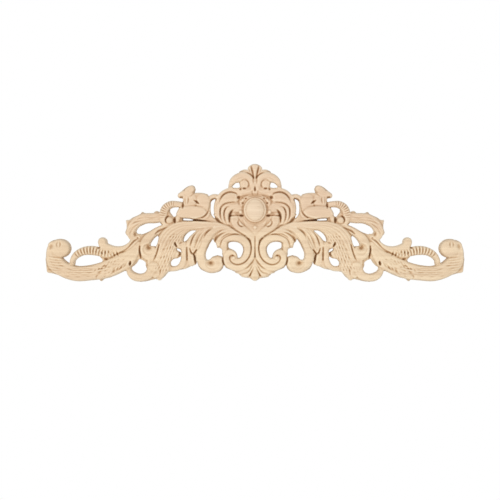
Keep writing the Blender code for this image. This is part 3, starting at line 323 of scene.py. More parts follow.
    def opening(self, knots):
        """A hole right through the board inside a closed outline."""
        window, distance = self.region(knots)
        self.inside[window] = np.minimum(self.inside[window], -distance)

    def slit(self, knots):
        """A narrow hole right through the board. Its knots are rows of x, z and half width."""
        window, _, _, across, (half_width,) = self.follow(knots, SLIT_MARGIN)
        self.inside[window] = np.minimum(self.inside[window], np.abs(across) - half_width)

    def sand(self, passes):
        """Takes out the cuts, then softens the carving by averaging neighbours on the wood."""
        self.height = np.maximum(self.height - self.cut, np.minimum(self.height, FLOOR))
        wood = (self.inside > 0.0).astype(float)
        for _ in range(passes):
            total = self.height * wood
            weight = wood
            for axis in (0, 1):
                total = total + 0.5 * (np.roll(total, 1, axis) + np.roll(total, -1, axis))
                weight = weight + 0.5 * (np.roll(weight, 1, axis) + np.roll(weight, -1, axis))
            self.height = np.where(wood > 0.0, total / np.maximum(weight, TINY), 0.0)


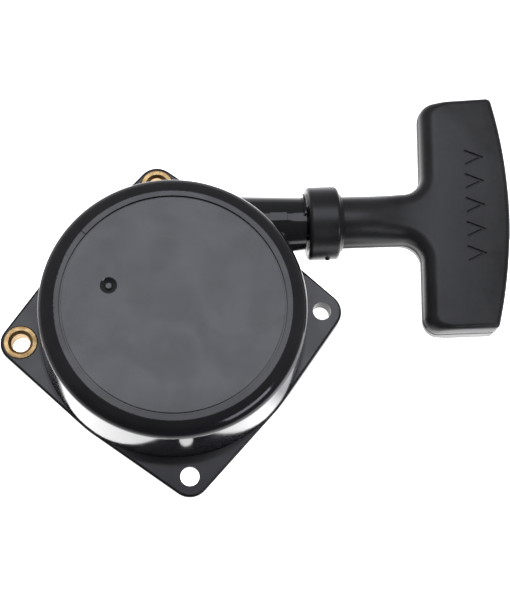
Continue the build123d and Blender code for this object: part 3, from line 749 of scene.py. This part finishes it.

==

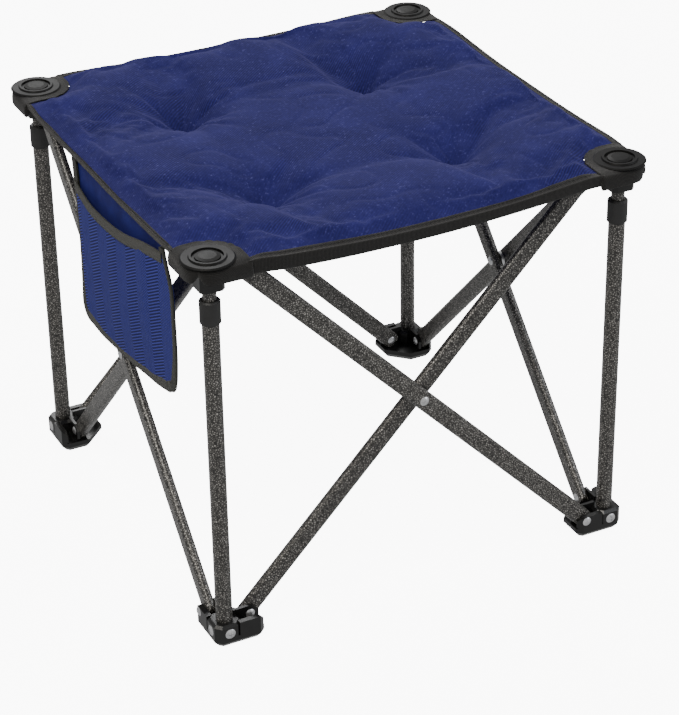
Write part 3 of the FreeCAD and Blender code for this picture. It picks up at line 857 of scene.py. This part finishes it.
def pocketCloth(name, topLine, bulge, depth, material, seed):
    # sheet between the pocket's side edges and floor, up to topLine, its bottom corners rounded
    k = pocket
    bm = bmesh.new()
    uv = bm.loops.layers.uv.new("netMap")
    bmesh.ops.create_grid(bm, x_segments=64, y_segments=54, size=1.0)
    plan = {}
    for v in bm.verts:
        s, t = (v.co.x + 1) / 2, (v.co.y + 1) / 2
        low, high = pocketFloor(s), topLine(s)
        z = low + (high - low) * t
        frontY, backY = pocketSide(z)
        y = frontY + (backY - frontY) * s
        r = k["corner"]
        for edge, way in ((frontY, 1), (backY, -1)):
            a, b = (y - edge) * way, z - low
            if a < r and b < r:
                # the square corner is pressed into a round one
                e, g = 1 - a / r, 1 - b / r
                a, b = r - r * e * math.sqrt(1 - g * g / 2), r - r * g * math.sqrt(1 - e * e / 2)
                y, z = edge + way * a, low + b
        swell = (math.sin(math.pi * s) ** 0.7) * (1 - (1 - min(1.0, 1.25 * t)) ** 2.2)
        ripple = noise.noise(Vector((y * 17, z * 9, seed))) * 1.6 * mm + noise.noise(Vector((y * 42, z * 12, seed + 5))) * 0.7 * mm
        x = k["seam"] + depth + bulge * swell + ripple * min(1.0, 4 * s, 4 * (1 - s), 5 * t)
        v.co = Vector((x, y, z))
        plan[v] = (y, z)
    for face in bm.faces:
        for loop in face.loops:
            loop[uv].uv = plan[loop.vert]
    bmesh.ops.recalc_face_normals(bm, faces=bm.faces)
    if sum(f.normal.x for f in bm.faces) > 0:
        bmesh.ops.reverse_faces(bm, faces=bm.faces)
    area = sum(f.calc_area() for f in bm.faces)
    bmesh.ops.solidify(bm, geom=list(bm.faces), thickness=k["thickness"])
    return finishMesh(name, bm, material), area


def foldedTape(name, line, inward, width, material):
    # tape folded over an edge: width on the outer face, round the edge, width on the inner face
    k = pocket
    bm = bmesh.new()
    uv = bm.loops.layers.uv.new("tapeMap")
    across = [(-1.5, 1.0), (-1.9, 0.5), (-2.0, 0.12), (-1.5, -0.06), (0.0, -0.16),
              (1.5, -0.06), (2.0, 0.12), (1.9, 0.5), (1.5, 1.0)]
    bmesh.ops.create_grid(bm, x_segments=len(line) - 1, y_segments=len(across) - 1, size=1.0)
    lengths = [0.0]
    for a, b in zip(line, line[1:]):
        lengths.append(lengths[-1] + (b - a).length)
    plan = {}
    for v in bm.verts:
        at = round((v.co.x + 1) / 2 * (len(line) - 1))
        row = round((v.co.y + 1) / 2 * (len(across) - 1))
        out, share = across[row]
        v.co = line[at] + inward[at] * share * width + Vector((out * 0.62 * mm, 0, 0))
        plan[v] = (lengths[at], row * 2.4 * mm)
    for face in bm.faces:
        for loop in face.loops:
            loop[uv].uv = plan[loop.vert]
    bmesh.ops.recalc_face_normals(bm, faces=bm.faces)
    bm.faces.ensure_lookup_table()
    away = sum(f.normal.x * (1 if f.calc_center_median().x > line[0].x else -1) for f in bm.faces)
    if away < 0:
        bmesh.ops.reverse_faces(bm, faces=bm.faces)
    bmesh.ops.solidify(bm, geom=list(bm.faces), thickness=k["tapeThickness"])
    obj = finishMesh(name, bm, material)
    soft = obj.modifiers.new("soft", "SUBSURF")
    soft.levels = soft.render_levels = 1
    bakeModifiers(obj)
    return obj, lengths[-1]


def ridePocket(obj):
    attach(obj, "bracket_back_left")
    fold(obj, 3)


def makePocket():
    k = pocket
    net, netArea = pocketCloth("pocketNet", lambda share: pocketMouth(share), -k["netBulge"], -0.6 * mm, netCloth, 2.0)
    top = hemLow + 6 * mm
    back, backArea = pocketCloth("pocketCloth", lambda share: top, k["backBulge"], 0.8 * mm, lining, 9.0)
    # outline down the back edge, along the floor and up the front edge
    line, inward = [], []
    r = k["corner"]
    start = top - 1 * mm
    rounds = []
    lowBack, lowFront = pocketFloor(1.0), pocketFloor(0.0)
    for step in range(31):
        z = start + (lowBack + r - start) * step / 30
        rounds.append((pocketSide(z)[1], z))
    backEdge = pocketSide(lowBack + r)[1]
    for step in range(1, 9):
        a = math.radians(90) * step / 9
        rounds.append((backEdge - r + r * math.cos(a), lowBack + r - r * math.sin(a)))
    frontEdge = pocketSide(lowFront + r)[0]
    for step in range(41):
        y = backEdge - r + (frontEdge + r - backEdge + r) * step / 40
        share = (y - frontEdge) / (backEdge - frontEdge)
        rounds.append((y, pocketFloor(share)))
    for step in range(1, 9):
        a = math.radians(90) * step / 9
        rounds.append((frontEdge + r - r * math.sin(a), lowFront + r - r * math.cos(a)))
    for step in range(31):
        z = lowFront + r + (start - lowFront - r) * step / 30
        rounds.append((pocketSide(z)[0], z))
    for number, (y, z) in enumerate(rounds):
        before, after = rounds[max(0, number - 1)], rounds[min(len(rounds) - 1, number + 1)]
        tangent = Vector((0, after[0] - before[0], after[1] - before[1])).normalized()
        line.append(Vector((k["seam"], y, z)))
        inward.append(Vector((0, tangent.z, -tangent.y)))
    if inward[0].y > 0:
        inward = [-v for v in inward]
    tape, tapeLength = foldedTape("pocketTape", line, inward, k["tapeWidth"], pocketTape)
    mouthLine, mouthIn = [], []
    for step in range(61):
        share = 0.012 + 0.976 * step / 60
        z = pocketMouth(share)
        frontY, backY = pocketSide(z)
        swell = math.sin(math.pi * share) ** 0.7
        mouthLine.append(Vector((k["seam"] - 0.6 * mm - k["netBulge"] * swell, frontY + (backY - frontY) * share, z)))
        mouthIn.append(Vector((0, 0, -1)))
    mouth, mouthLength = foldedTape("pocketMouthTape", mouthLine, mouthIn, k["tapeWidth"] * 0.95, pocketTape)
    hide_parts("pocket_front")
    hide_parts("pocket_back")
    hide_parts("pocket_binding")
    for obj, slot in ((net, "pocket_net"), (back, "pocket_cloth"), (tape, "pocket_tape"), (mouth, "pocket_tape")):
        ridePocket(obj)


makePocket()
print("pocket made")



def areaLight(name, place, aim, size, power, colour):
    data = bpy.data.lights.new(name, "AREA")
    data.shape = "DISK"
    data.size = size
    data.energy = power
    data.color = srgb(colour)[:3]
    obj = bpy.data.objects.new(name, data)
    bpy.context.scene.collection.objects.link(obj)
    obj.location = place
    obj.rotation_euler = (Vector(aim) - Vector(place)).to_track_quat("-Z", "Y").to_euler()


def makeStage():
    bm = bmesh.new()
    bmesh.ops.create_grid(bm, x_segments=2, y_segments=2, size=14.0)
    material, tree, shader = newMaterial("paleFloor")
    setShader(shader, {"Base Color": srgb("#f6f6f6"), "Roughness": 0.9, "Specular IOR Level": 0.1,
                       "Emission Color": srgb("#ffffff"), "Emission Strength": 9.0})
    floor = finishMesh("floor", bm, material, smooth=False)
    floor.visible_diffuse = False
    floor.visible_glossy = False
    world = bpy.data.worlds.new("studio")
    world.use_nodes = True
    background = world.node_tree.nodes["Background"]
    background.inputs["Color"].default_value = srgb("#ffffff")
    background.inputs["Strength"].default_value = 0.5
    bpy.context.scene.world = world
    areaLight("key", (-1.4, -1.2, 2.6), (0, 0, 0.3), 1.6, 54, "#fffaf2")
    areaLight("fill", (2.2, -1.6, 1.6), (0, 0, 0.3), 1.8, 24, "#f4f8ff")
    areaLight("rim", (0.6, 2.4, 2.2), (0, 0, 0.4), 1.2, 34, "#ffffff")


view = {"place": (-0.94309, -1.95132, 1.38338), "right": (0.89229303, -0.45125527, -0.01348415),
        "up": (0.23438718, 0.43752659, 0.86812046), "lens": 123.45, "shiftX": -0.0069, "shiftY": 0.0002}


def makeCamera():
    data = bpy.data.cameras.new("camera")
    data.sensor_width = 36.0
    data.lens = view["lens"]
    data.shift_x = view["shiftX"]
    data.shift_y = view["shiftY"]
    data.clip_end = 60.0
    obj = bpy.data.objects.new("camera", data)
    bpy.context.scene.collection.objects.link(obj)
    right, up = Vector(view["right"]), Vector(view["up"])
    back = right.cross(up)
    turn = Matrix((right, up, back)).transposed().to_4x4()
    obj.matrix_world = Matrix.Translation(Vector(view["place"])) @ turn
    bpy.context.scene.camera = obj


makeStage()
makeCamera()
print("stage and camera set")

TASK INSTRUCTIONS: This exercise asks for the lines from the line with "Keep writing the" to the line with "Continue the build123d", both lines included, set down exactly and with nothing else.

PROBLEM SOLUTION:
Keep writing the Blender code for this image. This is part 3, starting at line 323 of scene.py. More parts follow.
    def opening(self, knots):
        """A hole right through the board inside a closed outline."""
        window, distance = self.region(knots)
        self.inside[window] = np.minimum(self.inside[window], -distance)

    def slit(self, knots):
        """A narrow hole right through the board. Its knots are rows of x, z and half width."""
        window, _, _, across, (half_width,) = self.follow(knots, SLIT_MARGIN)
        self.inside[window] = np.minimum(self.inside[window], np.abs(across) - half_width)

    def sand(self, passes):
        """Takes out the cuts, then softens the carving by averaging neighbours on the wood."""
        self.height = np.maximum(self.height - self.cut, np.minimum(self.height, FLOOR))
        wood = (self.inside > 0.0).astype(float)
        for _ in range(passes):
            total = self.height * wood
            weight = wood
            for axis in (0, 1):
                total = total + 0.5 * (np.roll(total, 1, axis) + np.roll(total, -1, axis))
                weight = weight + 0.5 * (np.roll(weight, 1, axis) + np.roll(weight, -1, axis))
            self.height = np.where(wood > 0.0, total / np.maximum(weight, TINY), 0.0)


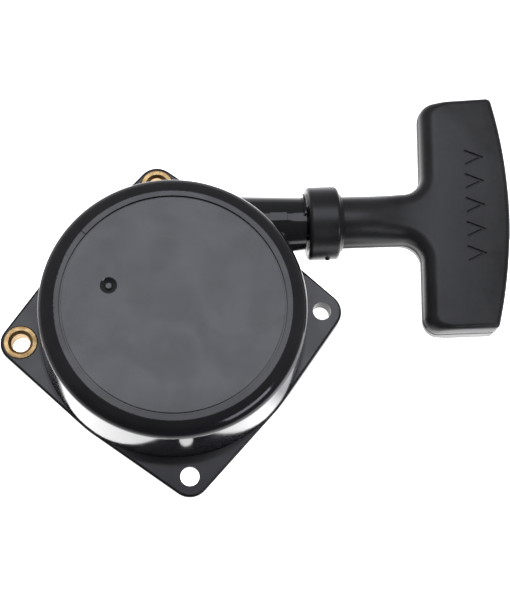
Continue the build123d and Blender code for this object: part 3, from line 749 of scene.py. This part finishes it.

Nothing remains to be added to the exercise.